Em todos os países, um traço em comum: segundo especialistas, o longo período sob comando dos militares acabou por gerar grandes perdas para as sociedades. Além de fragilizar o sistema político; importantes programas sociais foram interrompidos. O exemplo mais forte foi o Movimento de Alfabetização de Paulo Freire, impedido de ir em frente. E dá pra imaginar o que seria do Brasil se, há uns vinte anos, o analfabetismo tivesse deixado de fazer parte da nossa realidade, né?

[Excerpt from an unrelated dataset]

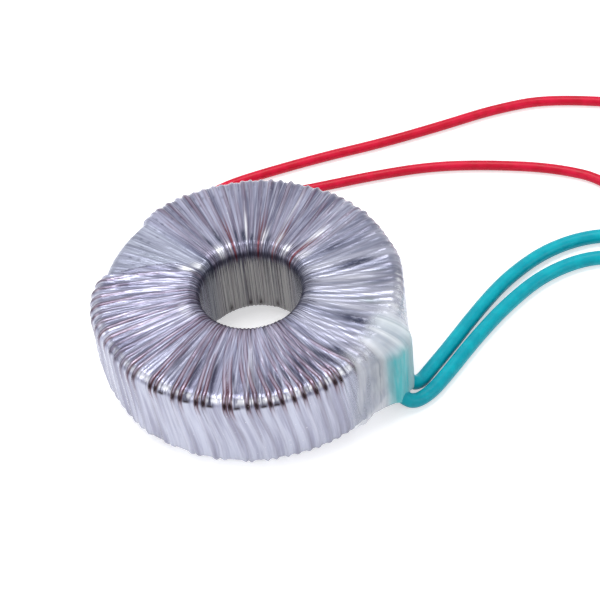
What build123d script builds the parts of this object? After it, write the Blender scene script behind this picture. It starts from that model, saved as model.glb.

O curioso, ao meu ver, foi perceber como a história parece mesmo cíclica. Os crimes militares cometidos há cerca de três décadas, hoje se repetem em várias partes do mundo. Se antes apoiavam as ditaduras militares, hoje os Estados Unidos repetem seus erros "em defesa da democracia". E deixam um rastro de dor e barbárie em várias regiões do planeta. É assim em Guantânamo, no Afeganistão, no Iraque. Uma sucessão de crimes que, de acordo com outro entrevistado, um especialista norte-americano, poderiam levar o presidente George W. Bush a responder em tribunais internacionais pelos mesmos atos condenáveis que culminaram com a punição das cortes internacionais ao chileno Augusto Pinochet.
Dá uma certa tristeza ver que, de certa forma, a humanidade não andou. E que a gente segue repetindo os mesmos erros...
Quando terminei o exaustivo dia de gravações, tinha a exata sensação de estar fascinado pelo tema. E omiti aqui os nomes das pessoas entrevistadas propositadamente. Eles não são o mais importante; o mais importante é que a gente pense pra onde estamos levando o mundo...
PS: A matéria sobre a Operação Condor deve ser exibida em 2009, no Salto para o Futuro.